Dataset rows

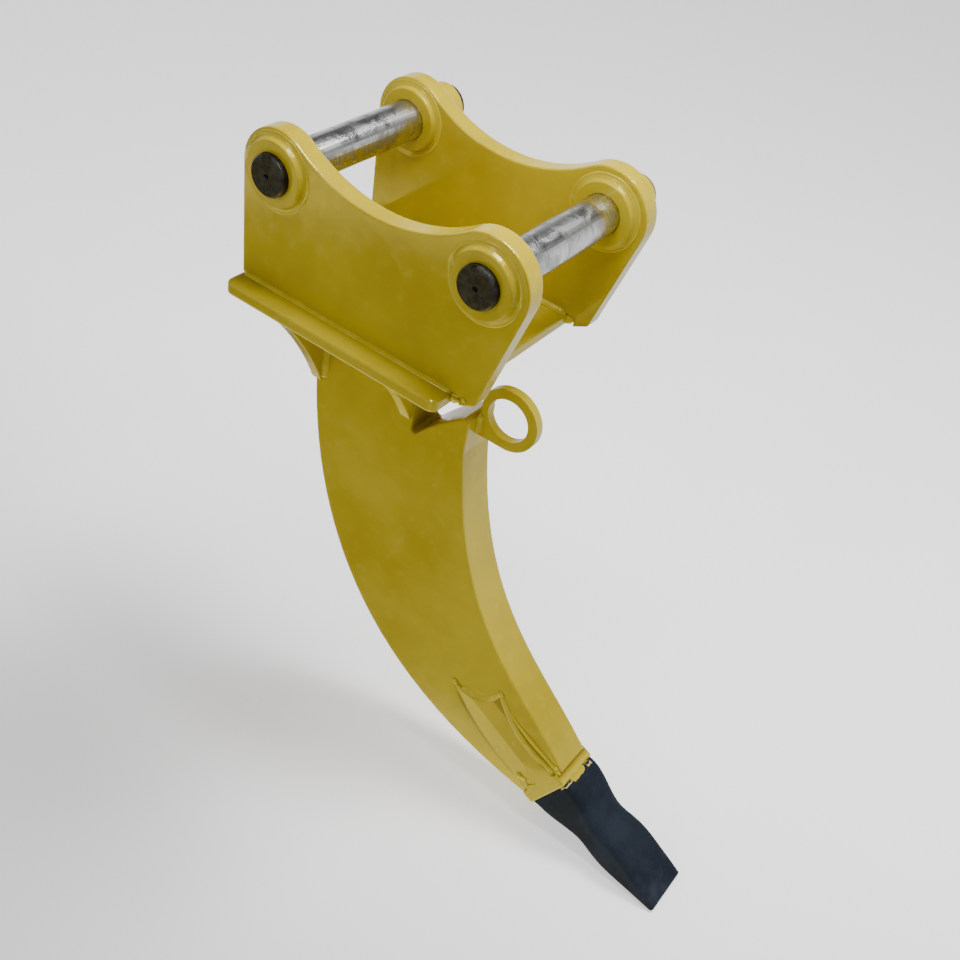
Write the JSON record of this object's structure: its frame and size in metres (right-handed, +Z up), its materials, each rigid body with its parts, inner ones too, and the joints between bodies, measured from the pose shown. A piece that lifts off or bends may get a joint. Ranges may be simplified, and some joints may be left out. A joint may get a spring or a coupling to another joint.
{
  "type": "ripper shank tooth",
  "caption": "Excavator ripper: pin-on bracket with ears and bosses, curved shank plate on gussets, lifting eye, weld-on adapter and chisel tooth.",
  "frame": {"origin": "centre of the front pin on the plane of symmetry", "axes": "+X towards the tooth's tip, +Y along the pins towards the side with the lock collars, +Z up from the shank to the pins"},
  "size_m": [0.7568, 0.3523, 0.9401],
  "materials": {
    "yellow_paint": "gloss",
    "pin_steel": "ground",
    "black_steel": "black oxide",
    "tooth_paint": "satin black paint"
  },
  "bodies": {
    "root": {"ear_left": "yellow_paint", "ear_right": "yellow_paint", "boss_rear_left": "yellow_paint", "boss_rear_right": "yellow_paint", "boss_front_left": "yellow_paint", "boss_front_right": "yellow_paint", "collar_rear": "yellow_paint", "collar_front": "yellow_paint", "pin_rear": "pin_steel", "pin_front": "pin_steel", "lock_bolt_rear": "black_steel", "lock_bolt_front": "black_steel", "base_plate": "yellow_paint", "shank": "yellow_paint", "gusset_rear_left": "yellow_paint", "gusset_rear_right": "yellow_paint", "gusset_front_left": "yellow_paint", "gusset_front_right": "yellow_paint", "lifting_eye": "yellow_paint", "adapter": "yellow_paint", "tooth": "tooth_paint"}
  },
  "joints": []
}
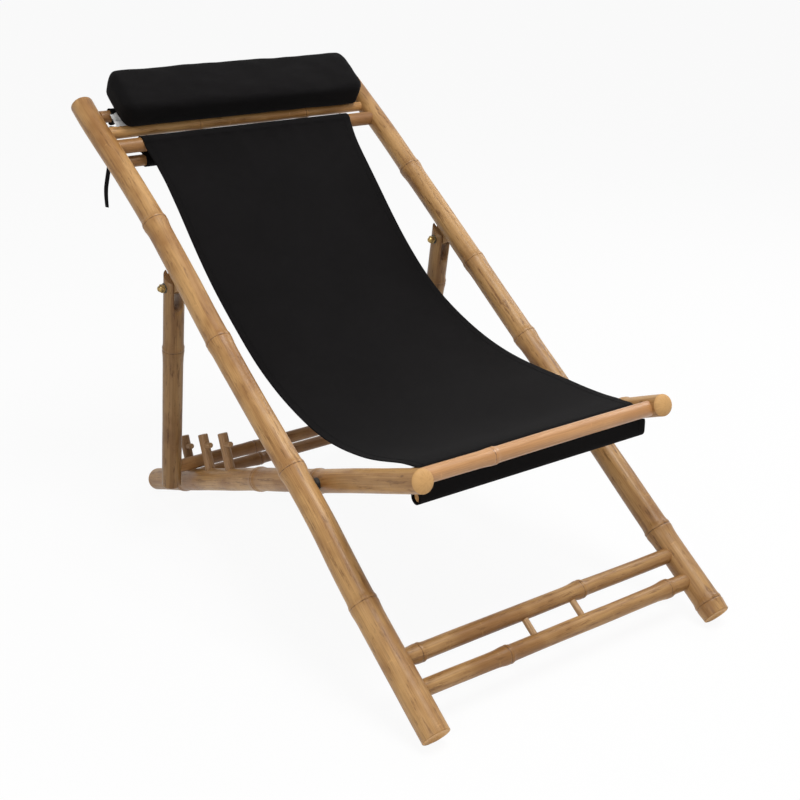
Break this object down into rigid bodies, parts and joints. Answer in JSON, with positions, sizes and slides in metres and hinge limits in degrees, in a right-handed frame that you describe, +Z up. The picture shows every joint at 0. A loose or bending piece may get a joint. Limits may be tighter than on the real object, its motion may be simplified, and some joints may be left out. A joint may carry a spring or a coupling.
{
  "type": "bamboo folding recliner",
  "caption": "Folding deck recliner of bamboo culms with a hanging canvas sling, a tied head pillow, an adjustable prop on notched pegs and a crossbar footrest.",
  "frame": {"origin": "on the floor, under the middle of the bounding box of the opened chair", "axes": "+X across the chair, +Y to its rear, +Z up; the feet are at -Y and the head end at +Y"},
  "size_m": [0.6087, 1.0736, 0.7908],
  "materials": {
    "bamboo": "glossy natural culm skin",
    "thin_bamboo": "natural culm skin",
    "dark_bamboo": "darker culm skin",
    "turned_wood": "turned hardwood",
    "steel": "dull",
    "brass": "polished",
    "canvas": "matt plain weave",
    "pillow_cover": "matt plain weave, stuffed",
    "tape": "woven tape",
    "label_cloth": "thin printed-label cloth, left blank"
  },
  "bodies": {
    "seat_frame": {"seat_rail_left": "bamboo", "seat_rail_right": "bamboo", "seat_bar": "bamboo", "seat_inner_bar": "dark_bamboo", "seat_rear_bar": "dark_bamboo", "recline_pegs_left": "turned_wood", "recline_pegs_right": "turned_wood", "peg_hooks_left": "turned_wood", "peg_hooks_right": "turned_wood", "sling_bottom_rod": "thin_bamboo"},
    "back_frame": {"back_pole_left": "bamboo", "back_pole_right": "bamboo", "foot_bar_lower": "bamboo", "foot_bar_upper": "bamboo", "foot_bar_spindles": "turned_wood", "head_bar": "thin_bamboo", "sling_front_rod": "thin_bamboo", "sling_slat": "bamboo", "prop_tongue_left": "turned_wood", "prop_tongue_right": "turned_wood", "hinge_bolts": "steel", "hinge_spacers": "steel", "hinge_washers": "steel", "hinge_cap_nuts": "brass", "sling": "canvas", "sling_top_rod": "thin_bamboo", "head_pillow": "pillow_cover", "pillow_tie_left": "tape", "pillow_tie_right": "tape", "pillow_care_label": "label_cloth", "pillow_tie_tail": "tape"},
    "prop": {"prop_leg_left": "bamboo", "prop_leg_right": "bamboo", "prop_bar": "dark_bamboo", "prop_bolts": "steel", "prop_cap_nuts": "brass", "prop_washers": "steel"}
  },
  "joints": [
    {"name": "back_fold", "type": "hinge", "parent": "seat_frame", "child": "back_frame", "pos_m": [0.00359, -0.17539, 0.25574], "axis": [1, 0, 0], "range_deg": [0, 118], "deforming": ["sling"]},
    {"name": "prop_swing", "type": "hinge", "parent": "back_frame", "child": "prop", "pos_m": [0.00359, 0.21602, 0.47562], "axis": [1, 0, 0], "range_deg": [-48.4, 0]}
  ],
  "couplings": [
    {"joint": "prop_swing", "follows": "back_fold", "ratio": -0.41}
  ]
}
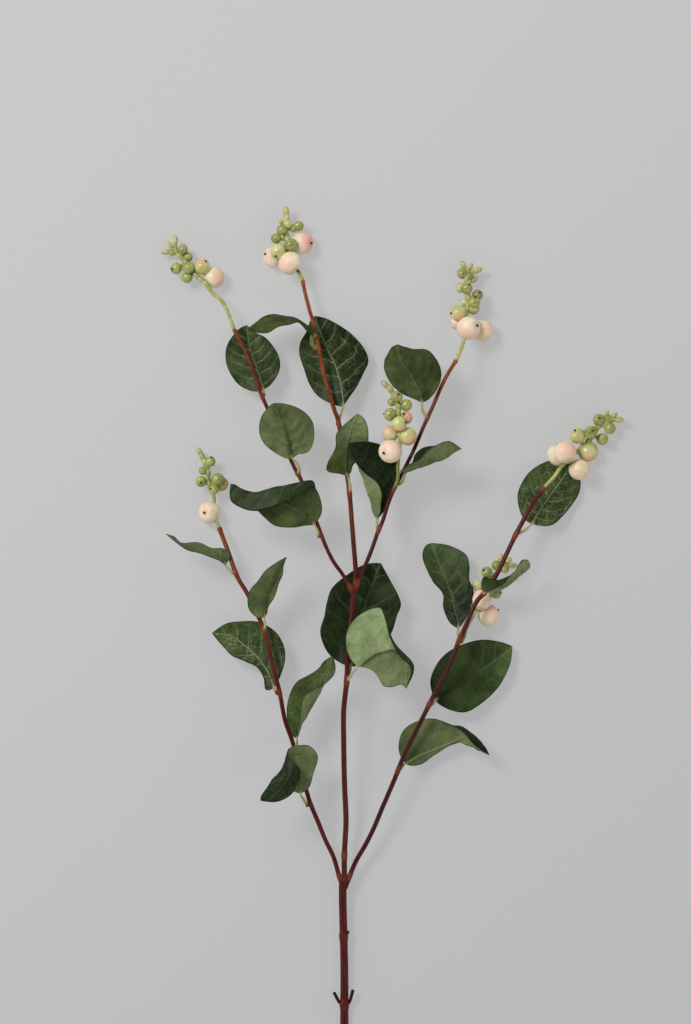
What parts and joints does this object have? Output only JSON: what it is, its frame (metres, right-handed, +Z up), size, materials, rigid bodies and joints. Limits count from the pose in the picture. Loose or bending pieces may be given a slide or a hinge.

Exercise directions: In full and verbatim, repeat the records given above.

Correct answer:
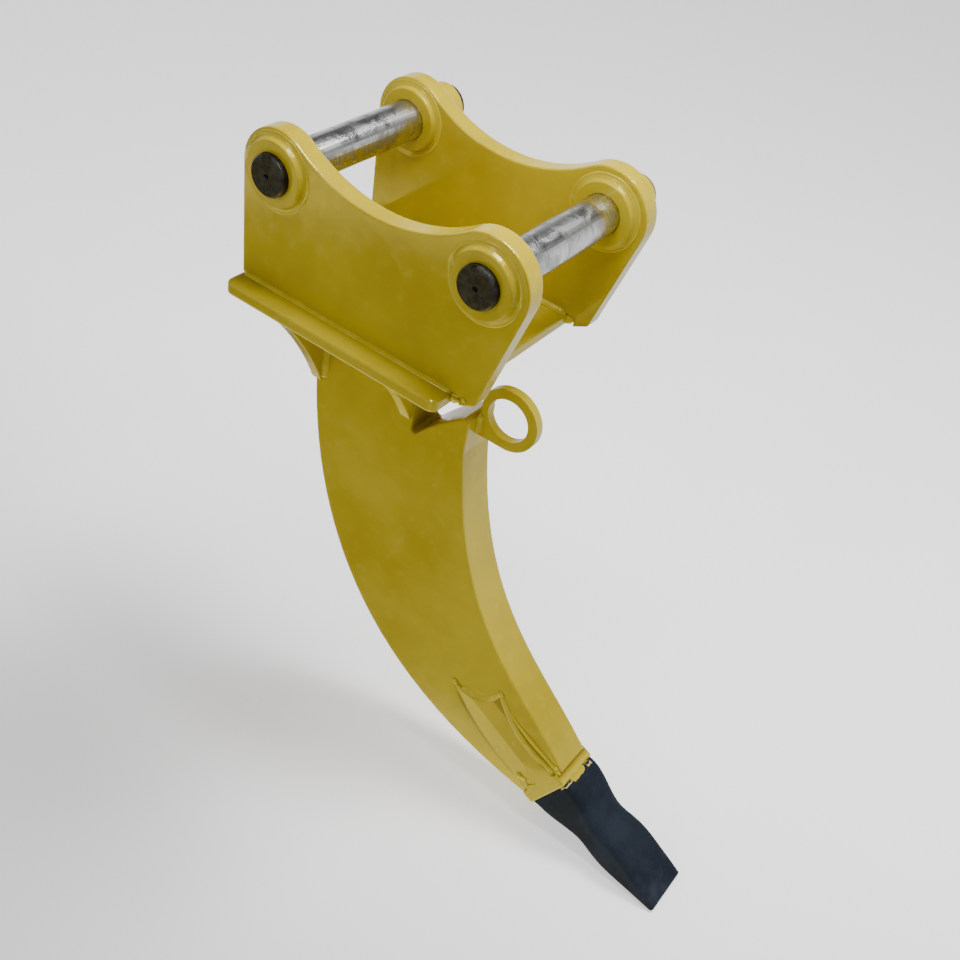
Write the JSON record of this object's structure: its frame and size in metres (right-handed, +Z up), its materials, each rigid body with its parts, inner ones too, and the joints between bodies, measured from the pose shown. A piece that lifts off or bends may get a joint. Ranges may be simplified, and some joints may be left out. A joint may get a spring or a coupling to another joint.
{
  "type": "ripper shank tooth",
  "caption": "Excavator ripper: pin-on bracket with ears and bosses, curved shank plate on gussets, lifting eye, weld-on adapter and chisel tooth.",
  "frame": {"origin": "centre of the front pin on the plane of symmetry", "axes": "+X towards the tooth's tip, +Y along the pins towards the side with the lock collars, +Z up from the shank to the pins"},
  "size_m": [0.7568, 0.3523, 0.9401],
  "materials": {
    "yellow_paint": "gloss",
    "pin_steel": "ground",
    "black_steel": "black oxide",
    "tooth_paint": "satin black paint"
  },
  "bodies": {
    "root": {"ear_left": "yellow_paint", "ear_right": "yellow_paint", "boss_rear_left": "yellow_paint", "boss_rear_right": "yellow_paint", "boss_front_left": "yellow_paint", "boss_front_right": "yellow_paint", "collar_rear": "yellow_paint", "collar_front": "yellow_paint", "pin_rear": "pin_steel", "pin_front": "pin_steel", "lock_bolt_rear": "black_steel", "lock_bolt_front": "black_steel", "base_plate": "yellow_paint", "shank": "yellow_paint", "gusset_rear_left": "yellow_paint", "gusset_rear_right": "yellow_paint", "gusset_front_left": "yellow_paint", "gusset_front_right": "yellow_paint", "lifting_eye": "yellow_paint", "adapter": "yellow_paint", "tooth": "tooth_paint"}
  },
  "joints": []
}
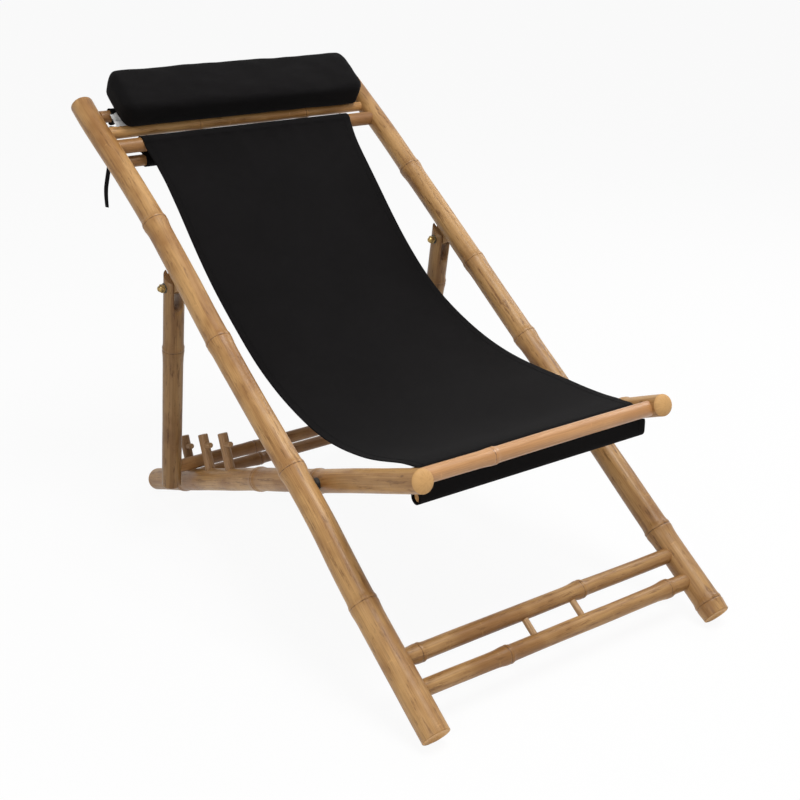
Break this object down into rigid bodies, parts and joints. Answer in JSON, with positions, sizes and slides in metres and hinge limits in degrees, in a right-handed frame that you describe, +Z up. The picture shows every joint at 0. A loose or bending piece may get a joint. Limits may be tighter than on the real object, its motion may be simplified, and some joints may be left out. A joint may carry a spring or a coupling.
{
  "type": "bamboo folding recliner",
  "caption": "Folding deck recliner of bamboo culms with a hanging canvas sling, a tied head pillow, an adjustable prop on notched pegs and a crossbar footrest.",
  "frame": {"origin": "on the floor, under the middle of the bounding box of the opened chair", "axes": "+X across the chair, +Y to its rear, +Z up; the feet are at -Y and the head end at +Y"},
  "size_m": [0.6087, 1.0736, 0.7908],
  "materials": {
    "bamboo": "glossy natural culm skin",
    "thin_bamboo": "natural culm skin",
    "dark_bamboo": "darker culm skin",
    "turned_wood": "turned hardwood",
    "steel": "dull",
    "brass": "polished",
    "canvas": "matt plain weave",
    "pillow_cover": "matt plain weave, stuffed",
    "tape": "woven tape",
    "label_cloth": "thin printed-label cloth, left blank"
  },
  "bodies": {
    "seat_frame": {"seat_rail_left": "bamboo", "seat_rail_right": "bamboo", "seat_bar": "bamboo", "seat_inner_bar": "dark_bamboo", "seat_rear_bar": "dark_bamboo", "recline_pegs_left": "turned_wood", "recline_pegs_right": "turned_wood", "peg_hooks_left": "turned_wood", "peg_hooks_right": "turned_wood", "sling_bottom_rod": "thin_bamboo"},
    "back_frame": {"back_pole_left": "bamboo", "back_pole_right": "bamboo", "foot_bar_lower": "bamboo", "foot_bar_upper": "bamboo", "foot_bar_spindles": "turned_wood", "head_bar": "thin_bamboo", "sling_front_rod": "thin_bamboo", "sling_slat": "bamboo", "prop_tongue_left": "turned_wood", "prop_tongue_right": "turned_wood", "hinge_bolts": "steel", "hinge_spacers": "steel", "hinge_washers": "steel", "hinge_cap_nuts": "brass", "sling": "canvas", "sling_top_rod": "thin_bamboo", "head_pillow": "pillow_cover", "pillow_tie_left": "tape", "pillow_tie_right": "tape", "pillow_care_label": "label_cloth", "pillow_tie_tail": "tape"},
    "prop": {"prop_leg_left": "bamboo", "prop_leg_right": "bamboo", "prop_bar": "dark_bamboo", "prop_bolts": "steel", "prop_cap_nuts": "brass", "prop_washers": "steel"}
  },
  "joints": [
    {"name": "back_fold", "type": "hinge", "parent": "seat_frame", "child": "back_frame", "pos_m": [0.00359, -0.17539, 0.25574], "axis": [1, 0, 0], "range_deg": [0, 118], "deforming": ["sling"]},
    {"name": "prop_swing", "type": "hinge", "parent": "back_frame", "child": "prop", "pos_m": [0.00359, 0.21602, 0.47562], "axis": [1, 0, 0], "range_deg": [-48.4, 0]}
  ],
  "couplings": [
    {"joint": "prop_swing", "follows": "back_fold", "ratio": -0.41}
  ]
}
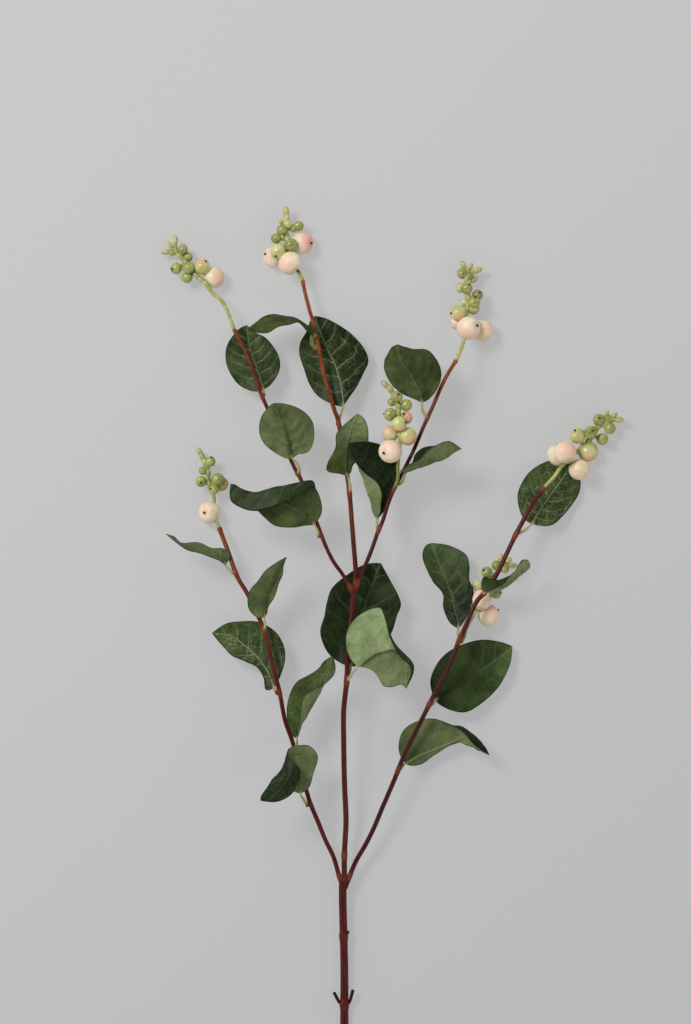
What parts and joints does this object have? Output only JSON: what it is, its frame (metres, right-handed, +Z up), size, materials, rigid bodies and joints. Limits count from the pose in the picture. Loose or bending pieces may be given a slide or a hinge.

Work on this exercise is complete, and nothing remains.